Laura Boldrini: «Dall'odio al rispetto, in ospedale si condivide la paura»

 
«Dopo la diagnosi, ripensai al direttore della Gazzetta di Lucca, che aveva invitato i lettori a pregare perché mi venisse un male incurabile, "meglio prima che poi": sarà stato contento. Trovo disgustosa questa aberrazione, per cui si sentono autorizzati ad augurarti la morte per mettere a tacere la tua voce. Eppure è successo qualcosa di strano: Matteo Salvini e Giorgia Meloni solidarizzarono con me e anche i loro follower, tranne qualche eccezione, iniziarono a trattarmi con rispetto. Questo dimostra che l'esempio dei leader è determinante, anche se in passato alcuni hanno tentato di aizzare i militanti contro l'avversaria, augurando ogni male e usando sessimo e misoginia come strumenti politici» - racconta ancora Laura Boldrini - «Fui ricoverata a Bologna nell'aprile 2021, in piena pandemia e con l'Emilia-Romagna zona rossa. Tutti i pazienti erano soli, avevano solo il cellulare per comunicare, ma alla fine tra pazienti si fraternizza. La mia prima vicina di stanza era una donna che passava tutto il tempo a gridare al cellulare in vivavoce. Un po' fastidiosa, ma appena ci ritrovammo da sole scoppiò a piangere. Eravamo in un reparto per malattie difficili, avevamo tutti paura di non guarire o di avere complicazioni. Ho pregato molto, ho avuto una formazione molto cattolica: entrare in sala operatoria ti mette a contatto con fragilità e ansie, e ti allontana dalla razionalità. In quel frangente mi sono rivolta a Dio come all'aspirazione ultima della salvezza».
 
 

Laura Boldrini: «Dopo l'operazione un altro paziente mi fece battute sessiste»
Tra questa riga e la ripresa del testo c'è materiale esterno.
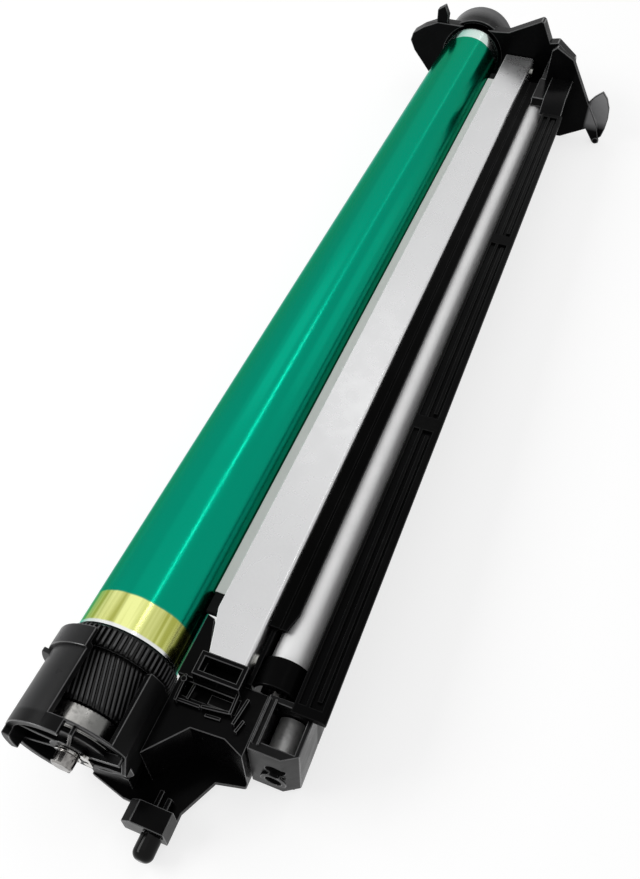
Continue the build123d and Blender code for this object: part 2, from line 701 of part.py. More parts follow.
def right_end_block():
    """Bearing block at the near outer corner, with a window over the steel coupling."""
    y1 = frame_y0
    outline = [(block_x0, block_y0), (frame_right - 4.2, block_y0), (frame_right, block_y0 + 2.6)]
    outline += [(frame_right, y1), (block_x0, y1)]
    body = plan(outline, floor_z, block_top)
    body += cyl(3.7, block_y0 - 0.8, block_y0, coupling_x - 0.4, coupling_z - 5.6)
    room_r = coupling_r + 0.6
    window_x0 = coupling_x - room_r
    window_x1 = coupling_x + room_r
    room_y0 = block_y0 + 2.6
    body -= block(window_x0, window_x1, room_y0, y1 - wall, coupling_z, block_top + 1)
    body -= cyl(room_r, room_y0, y1 - wall, coupling_x, coupling_z)
    under = coupling_z - room_r - wall
    body -= block(block_x0 + 1.8, frame_right - 1.8, block_y0 + 1.8, y1 + 1, floor_z - 1, under)
    body -= cyl(2.2 + 0.05, block_y0 + 1.4, room_y0, coupling_x, coupling_z)
    body -= cyl(2.7, block_y0 - 1, block_y0 + 1.5, coupling_x, coupling_z)
    body -= cyl(roller_shaft_r + 0.05, y1 - wall - 1, y1 + 1, coupling_x, coupling_z)
    body -= cyl(2.3, block_y0 - 1, block_y0 + 1.4, coupling_x - 0.4, coupling_z - 5.6)
    for x in (block_x0 + 0.2, block_x0 + 2.0):
        body += block(x, x + 0.7, block_y0 + 1.5, y1 - 1.0, block_top, block_top + 1.0)
    return body


far_left = [(-14.0, -13.0), (-22.0, -13.5), (-32.0, -2.0), (-34.5, 3.0), (-33.5, 7.0), (-28.0, 11.0)]
far_top = [(-20.5, 14.5), (-11.0, 14.5), (11.0, 14.5), (17.6, 15.2), (33.2, 23.2), (34.6, 22.6)]
far_right = [(39.6, 13.2), (43.5, 14.0), (53.4, 6.7), (54.4, 1.0), (54.4, -22.0), (-4.0, -22.0)]
wing_outline = [
    (43.0, 0.0),
    (43.6, 20.4),
    (46.0, 22.4),
    (55.0, 17.6),
    (66.7, -2.2),
    (73.5, -12.9),
    (76.4, floor_z),
    (73.2, floor_z),
    (68.4, -15.6),
    (56.6, floor_z),
    (43.0, floor_z),
]
fin_outline = [
    (66.2, -3.6),
    (69.0, 0.4),
    (72.3, 3.4),
    (75.2, 0.2),
    (77.3, -4.6),
    (78.0, -10.0),
    (77.7, -15.5),
    (76.8, -20.0),
    (75.4, -20.6),
]


def far_end_housing():
    """Moulded far end: round drum cap, eared plate, deep right-hand box and a splayed wing."""
    ear_y0 = tube_y1 + ear_gap
    ear_y1 = ear_y0 + 6.5
    plate = make_face(Polyline(*(far_left + far_top + far_right), close=True))
    body = cyl(cap_r, cap_y0, cap_y1)
    body += across(plate, ear_y0, ear_y1)
    tab = [(-21.2, 10.0), (-21.4, 20.4), (-17.6, 23.0), (-15.2, 18.4), (-15.4, 10.0)]
    body += across_points(tab, ear_y0 + 1.0, ear_y0 + 4.5)
    wing_y0 = frame_y1
    right_box = [(41.0, wing_y0), (frame_right, wing_y0), (frame_right, ear_y0), (41.0, ear_y0)]
    body += plan(right_box, floor_z, strip_z + 4.0)
    left_box = [(foot_x, wing_y0), (41.0, wing_y0), (41.0, ear_y0), (foot_x, ear_y0)]
    body += plan(left_box, floor_z, -6.0)
    body += block(24.4, bracket_x1 - bracket_t, bracket_y1 - 10.0, ear_y0, -7.0, bracket_under)
    body += across_points(wing_outline, wing_y0, wing_y0 + wing_t)
    body += across_points(fin_outline, wing_y0 + wing_t, wing_y0 + wing_t + 1.8)
    body += cyl(1.6, wing_y0 - 0.9, wing_y0 + 1, 74.6, floor_z + 1.6)
    back_y = ear_y0 + 0.5
    web = [(wing_y0 + 1, 0.0), (wing_y0 + 1, 14.0), (back_y, 6.0), (back_y, 0.0)]
    body += lengthwise(web, 46.5, 53.0)
    cover_z = strip_z + 0.2
    near = wing_y0 - rail_far
    for x0, x1, a, b, rise in (
        (strip_x1 + gap, rail_x0, near + 8, near + 10, 3.6),
        (rail_x0 - 2, rail_x1 - 1, near + gap, near + 9, 5.6),
    ):
        top = strip_z + rise
        body += lengthwise([(a, cover_z), (b, top), (wing_y0 + 1, top), (wing_y0 + 1, cover_z)], x0, x1)
    body -= cyl(drum_r + 0.8, wing_y0 - 1, cap_y0)
    room = cyl(cap_r - wall, cap_y0 - 0.1, far_bearing_y1 - 1)
    body -= room - cyl(bearing_r + wall, cap_y0 - 1, far_bearing_y1)
    body -= cyl(bearing_r + press, far_bearing_y0 - 1, far_bearing_y1)
    body -= cyl(shaft_r + 0.25, far_bearing_y1 - 1, cap_y1 + 1)
    body -= block(foot_x + wall, frame_right - wall, wing_y0 + wall, ear_y1 - wall, floor_z - 1, -8.0)
    body -= Pos(bracket_x1 - 3.6, screw_far_y, screw_z) * Rot(0, 90, 0) * Cylinder(1.2 + press, 4.2)
    return body - cyl(roller_shaft_r + shaft_fit, wing_y0 - 1, wing_y0 + wing_t, roller_x, roller_z)


def recovery_film():
    """Thin film along the frame's lip that catches what the blade scrapes off."""
    y0 = tube_y0 + blade_inset
    y1 = tube_y1 - blade_inset
    t = 0.3
    reach_x = math.sqrt(drum_r**2 - 6.4**2) + gap
    outline = [
        (lip_x - t, lip_top - 2.4),
        (lip_x, lip_top - 2.4),
        (lip_x, lip_top),
        (reach_x + t, -6.4),
        (reach_x, -6.4),
        (lip_x - t, lip_top),
    ]
    return across_points(outline, y0, y1)


parts = {
    "drum_tube": drum_tube(),
    "drive_flange": drive_flange(),
    "far_flange": far_flange(),
    "drum_shaft": drum_shaft(),
    "shaft_clip": shaft_clip(),
    "drive_bearing": ball_bearing(near_bearing_y0, near_bearing_y1),
    "far_bearing": ball_bearing(far_bearing_y0, far_bearing_y1),
    "earth_contact": earth_contact(),
    "gear_shroud": gear_shroud(),
    "near_end_housing": near_end_housing(),
    "locating_pin": locating_pin(),
    "right_end_block": right_end_block(),
    "coupling_shaft": coupling_shaft(),
    "coupling_gear": coupling_gear(),
    "idler_gear": idler_gear(),
    "idler_pin": idler_pin(),
    "auger": auger(),
    "auger_gear": auger_gear(),
    "steel_roller": steel_roller(),
    "roller_shaft": roller_shaft(),
    "roller_gear": roller_gear(),
    "roller_bearing_near": roller_bearing(roller_gear_y1 + gap, roller_y0 - gap),
    "roller_bearing_far": roller_bearing(roller_y1 + gap, frame_y1 - gap),
    "main_frame": main_frame(),
    "blade_bracket": blade_bracket(),
    "bracket_screws": bracket_screws(),
    "cleaning_blade": cleaning_blade(),
    "seal_foam_near": seal_foam(tube_y0 + blade_inset - foam_len, tube_y0 + blade_inset),
    "seal_foam_far": seal_foam(tube_y1 - blade_inset, tube_y1 - blade_inset + foam_len),
    "recovery_film": recovery_film(),
    "cover_strip": cover_strip(),
    "outer_rail": outer_rail(),
    "far_end_housing": far_end_housing(),
}

os.makedirs("parts", exist_ok=True)
for name, part in parts.items():
    export_step(part, f"parts/{name}.step")
    print(name, len(part.solids()), round(part.volume, 1))
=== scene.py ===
"""Printer drum unit: finishes, fine geometry, floor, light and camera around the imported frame."""

import logging
import math
from dataclasses import dataclass
from enum import Enum
from typing import Any, Optional, Sequence

import bmesh
import bpy
from mathutils import Matrix, Vector


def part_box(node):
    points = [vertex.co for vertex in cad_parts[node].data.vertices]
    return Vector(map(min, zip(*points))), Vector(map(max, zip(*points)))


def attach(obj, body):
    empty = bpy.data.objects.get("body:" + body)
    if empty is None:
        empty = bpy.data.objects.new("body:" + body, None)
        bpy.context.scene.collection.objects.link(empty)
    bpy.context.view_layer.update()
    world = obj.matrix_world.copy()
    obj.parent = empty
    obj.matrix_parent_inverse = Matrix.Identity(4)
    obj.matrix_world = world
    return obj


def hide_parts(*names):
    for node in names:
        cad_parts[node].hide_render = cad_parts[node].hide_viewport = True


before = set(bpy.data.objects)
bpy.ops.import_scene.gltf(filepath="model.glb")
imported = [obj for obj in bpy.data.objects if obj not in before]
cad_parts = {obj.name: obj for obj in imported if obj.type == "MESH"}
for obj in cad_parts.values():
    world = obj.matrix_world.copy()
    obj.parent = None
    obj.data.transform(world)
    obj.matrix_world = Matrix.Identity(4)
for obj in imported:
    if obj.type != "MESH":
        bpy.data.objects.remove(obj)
LOG = logging.getLogger("drum_unit")
MM = 0.001
Colour = tuple[float, float, float]
Point = tuple[float, float, float]
Outline = Sequence[tuple[float, float]]
Socket = bpy.types.NodeSocket

# Before its edges are rounded, a CAD mesh is welded and its coplanar facets are joined.
WELD = 0.003 * MM
COPLANAR = math.radians(0.6)
# Angles in degrees, over which an edge stays sharp in the shading.
SHARP_TURNED = 32.0
SHARP_MOULDED = 35.0
SHARP_TEETH = 60.0


class Grain(Enum):
    """How the surface of a finish is broken up."""

    MOULD = "mould"
    BRUSHED = "brushed"
    TURNED = "turned"
    GROUND = "ground"
    CELL = "cell"
    PLAIN = "plain"


class Body(Enum):
    """The rigid bodies that the pieces made here ride on."""

    HOUSING = "housing"
    DRUM = "drum"


def grey(level: float, blue: Optional[float] = None) -> Colour:
    """A near neutral colour, colder or warmer by its blue where one is given.

    Args:
        level: Red and green.
        blue: Blue, or None for the same level.

    Returns:
        The colour.
    """
    return level, level, level if blue is None else blue


class Shader:
    """A node material under construction, with short calls for the nodes that finishes share."""

    def __init__(self, name: str) -> None:
        """Start a material.

        Args:
            name: Name of the material.
        """
        self.material = bpy.data.materials.new(name)
        self.material.use_nodes = True
        self.tree = self.material.node_tree
        self.tree.nodes.clear()
        self.output = self.node("OutputMaterial")
        self.surface = self.node("BsdfPrincipled")
        self.tree.links.new(self.surface.outputs[0], self.output.inputs["Surface"])
        self.place = self.node("TexCoord").outputs["Object"]

    def node(self, kind: str, **settings: Any) -> bpy.types.Node:
        """Add a node.

        Args:
            kind: Shader node type, without its common prefix.
            settings: Properties to set on the node.

        Returns:
            The new node.
        """
        made = self.tree.nodes.new("ShaderNode" + kind)
        for key, value in settings.items():
            setattr(made, key, value)
        return made

    def feed(self, node: bpy.types.Node, **values: Any) -> bpy.types.Node:
        """Set or link a node's inputs.

        Args:
            node: Node to fill.
            values: Constants or sockets, by the input's name with underscores for its spaces, or
                by its index as i0, i1 and so on.

        Returns:
            The same node.
        """
        for key, value in values.items():
            by_index = key[0] == "i" and key[1:].isdigit()
            socket = node.inputs[int(key[1:]) if by_index else key.replace("_", " ")]
            if isinstance(value, Socket):
                self.tree.links.new(value, socket)
            else:
                socket.default_value = value
        return node

    def axes(self) -> Any:
        """Split the object coordinates.

        Returns:
            The sockets X, Y and Z.
        """
        return self.feed(self.node("SeparateXYZ"), Vector=self.place).outputs

    def stretched(self, scale: Point) -> Socket:
        """Scale the object coordinates per axis, for grain that runs one way.

        Args:
            scale: Factor along each axis.

        Returns:
            The scaled coordinates.
        """
        return self.feed(self.node("Mapping"), Vector=self.place, Scale=scale).outputs[0]

    def noise(self, scale: float, detail: float = 3.0, place: Optional[Socket] = None) -> Socket:
        """A noise factor.

        Args:
            scale: Cells per metre.
            detail: Octaves.
            place: Coordinates, or None for plain object coordinates.

        Returns:
            The factor socket.
        """
        made = self.node("TexNoise")
        self.feed(made, Vector=place or self.place, Scale=scale, Detail=detail)
        return made.outputs["Fac"]

    def span(
        self, value: Socket, low: float, high: float, out_low: float = 0.0, out_high: float = 1.0
    ) -> Socket:
        """Map a value from one range to another, clamped.

        Args:
            value: Input socket.
            low: Start of the input range.
            high: End of the input range.
            out_low: Result at low.
            out_high: Result at high.

        Returns:
            The mapped socket.
        """
        made = self.node("MapRange")
        self.feed(made, Value=value, From_Min=low, From_Max=high, To_Min=out_low, To_Max=out_high)
        return made.outputs["Result"]

    def sums(self, operation: str, first: Any, second: Any) -> Socket:
        """Take one arithmetic step.

        Args:
            operation: Kind of step.
            first: Value or socket.
            second: Value or socket.

        Returns:
            The result.
        """
        return self.feed(self.node("Math", operation=operation), i0=first, i1=second).outputs[0]

    def length(self, vector: Socket) -> Socket:
        """Measure a vector.

        Args:
            vector: Vector socket.

        Returns:
            Its length.
        """
        made = self.feed(self.node("VectorMath", operation="LENGTH"), i0=vector)
        return made.outputs["Value"]

    def blend(self, share: Socket, first: Any, second: Any) -> Socket:
        """Blend two colours, whose inputs are the mix node's numbers 6 and 7.

        Args:
            share: Share of the second colour.
            first: Colour or socket.
            second: Colour or socket.

        Returns:
            The blended colour socket.
        """
        ends = [value if isinstance(value, Socket) else (*value, 1.0) for value in (first, second)]
        made = self.node("Mix", data_type="RGBA")
        return self.feed(made, i0=share, i6=ends[0], i7=ends[1]).outputs[2]

    def relief(self, height: Socket, strength: float, depth: float) -> Socket:
        """A bumped normal.

        Args:
            height: Height factor.
            strength: Share of the full effect.
            depth: Depth in metres.

        Returns:
            The normal socket.
        """
        made = self.feed(self.node("Bump"), Height=height, Strength=strength, Distance=depth)
        return made.outputs[0]

    def done(self, **values: Any) -> bpy.types.Material:
        """Set the surface shader's inputs.

        Args:
            values: Constants or sockets by input name, with the base colour among them.

        Returns:
            The finished material.
        """
        if isinstance(values["Base_Color"], tuple):
            values["Base_Color"] = (*values["Base_Color"], 1.0)
        self.feed(self.surface, **values)
        return self.material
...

«Il professor Alessandro Gasbarrini è stato un eroe, è capace di operare per 15 ore di seguito. La mia operazione è stata breve ma complicata: tolti 25 centimetri di femore, inserita una protesi di titanio da 45 centimetri e dal peso di un chilo, incastonata da un lato in ciò che resta del femore e dall'altro nel bacino. Poi la terapia intensiva, dove perdi la concezione del tempo. Dopo ho sentito mia figlia al telefono, la tensione si era sciolta e iniziai a piangere» - racconta Laura Boldrini - «Al ritorno in camera trovai un uomo che, al telefono, inizia a vantarsi e a ridere: "Sì, sono in camera con una donna, sta qui accanto. L'hanno appena operata, non si può muovere. Vorrà dire che questa notte dovrò fare tutto io". Ero furiosa, come ci si può permettere di fare battute sessiste in quelle circostanze?».

 

Laura Boldrini: «Medici e infermieri straordinari, ora voglio battermi per i malati»
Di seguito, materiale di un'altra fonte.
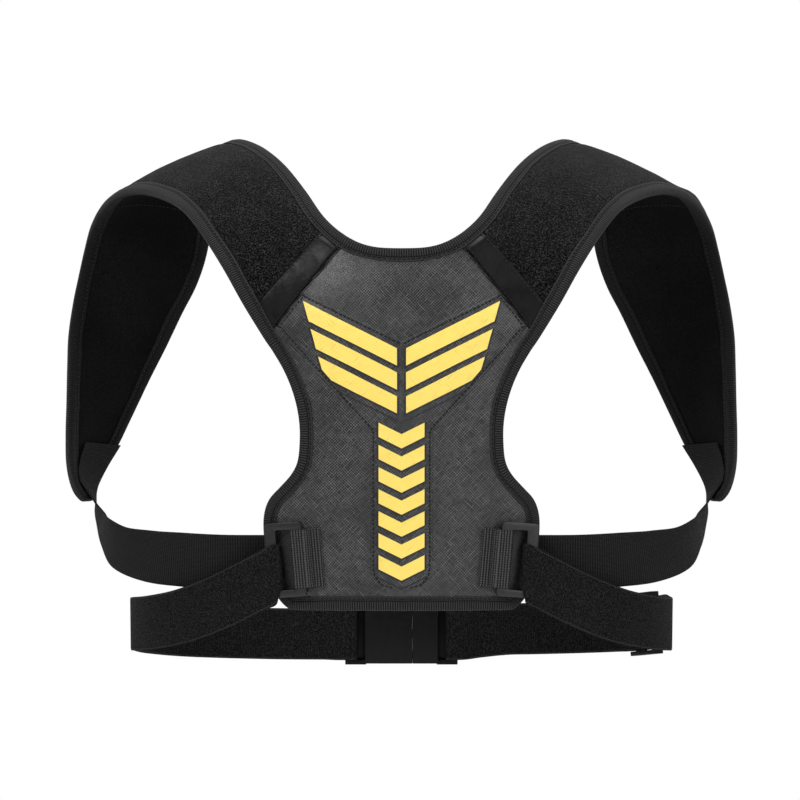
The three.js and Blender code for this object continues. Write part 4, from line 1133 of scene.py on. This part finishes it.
def outer_height(points, s, face, seed):
    """How far the outer cloth stands from the middle surface."""
    distance = rim_distance(points)
    height = foam_height(distance, face)
    inside = smooth((distance - TAPE_WIDTH) / SWELL_REACH)
    height += inside * (waves(points, LONG_SWELL, seed) + waves(points, SHORT_SWELL, seed + 1))
    for puff in PUFFS:
        away = (np.abs(points[:, 0]) - puff["x"]) ** 2 + (points[:, 2] - puff["z"]) ** 2
        height += inside * puff["rise"] * np.exp(-away / puff["reach"] ** 2)
    return height - SEAM_DIP * seam_dip(s) * smooth((distance - TAPE_WIDTH) / SEAM_DIP_REACH)


def eased(points, s, columns):
    """Softens the crease that the surface has beside the strap's seam."""
    soft = points.reshape(-1, columns, 3).copy()
    share = smooth((s - EASED_FROM_ROW) / EASED_ROWS)
    share *= smooth((rim_distance(points) - EASED_FROM_RIM) / EASED_REACH)
    share = share.reshape(-1, columns, 1)
    for _ in range(EASED_PASSES):
        mean = soft.copy()
        mean[1:-1, 1:-1] = (soft[:-2, 1:-1] + soft[2:, 1:-1] + soft[1:-1, :-2] + soft[1:-1, 2:]) / 4
        soft += (mean - soft) * share
    return soft.reshape(-1, 3)


def make_panel():
    rows = even_rows(0, SEAM_ROW - SEAM_OPEN)
    rows[np.argmin(np.abs(rows - NECK_ROW))] = NECK_ROW
    s, _, v, points, normals, cells = body_grid(rows, np.linspace(0, 1, PANEL_COLUMNS))
    points[(v == 0) & (s <= NECK_ROW), 0] = 0
    outer = eased(raised(points, normals, outer_height(points, s, PANEL_FACE, 1)), s, PANEL_COLUMNS)
    inner = raised(points, normals, -foam_height(rim_distance(points), PANEL_BACK))
    cloth = np.stack([outer[:, 0], outer[:, 2], np.zeros(len(outer))], 1)
    outer, inner, cloth, cells = both_halves(outer, inner, cloth, cells)
    piece = shell("padded_panel", outer, inner, cells, [LEATHER, LINING], cloth)
    place_piece(facing_out(piece), ["back_panel"])


def strap_bump(s, v, side):
    """A soft fold of the right strap that shows past its shoulder arch."""
    if side < 0:
        return np.zeros(len(s))
    (along, across), (long, wide) = BUMP_PLACE, BUMP_REACH
    return BUMP_HEIGHT * np.exp(-(((s - along) / long) ** 2) - ((v - across) / wide) ** 2)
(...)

«Poi, mi hanno messo vicino Alice, una ragazza di 19 anni, timida e dolce, ma già costretta ad affrontare una durissima prova della vita. Era sempre timorosa di disturbare le infermiere, meravigliose come le dottoresse, i medici e i fisioterapisti: lo erano con tutti. Sono stata al Rizzoli e al Gemelli, ho trovato una professionalità e un'umanità straordinarie senza alcun privilegio. Gente che arriva alle 7 del mattino e va via alle 22 e deve affrontare casi delicati e pieni di dolore» - continua Laura Boldrini - «Ora sto bene, anche se ho una cicatrice di 35 centimetri e camminare non è più un piacere come prima, ma riesco a farlo con un rialzo sotto l'altra gamba, quella sinistra. Al ritorno a Montecitorio mi hanno applaudita anche gli avversari: mi ha fatto piacere e ora voglio battermi per i malati, per chi vive uno stigma che dura anche dopo la guarigione e non riesce ad accedere a crediti, mutui, polizze o adozioni. Non è vero che ho rimproverato il professor Gasbarrini, che mi ha salvato la vita: semplicemente, lui entrava in reparto dicendo "Buongiorno a tutti". Gli feci notare che eravamo in maggioranza donne, lui sorrise e da allora dice sempre "Buongiorno a tutte e tutti"».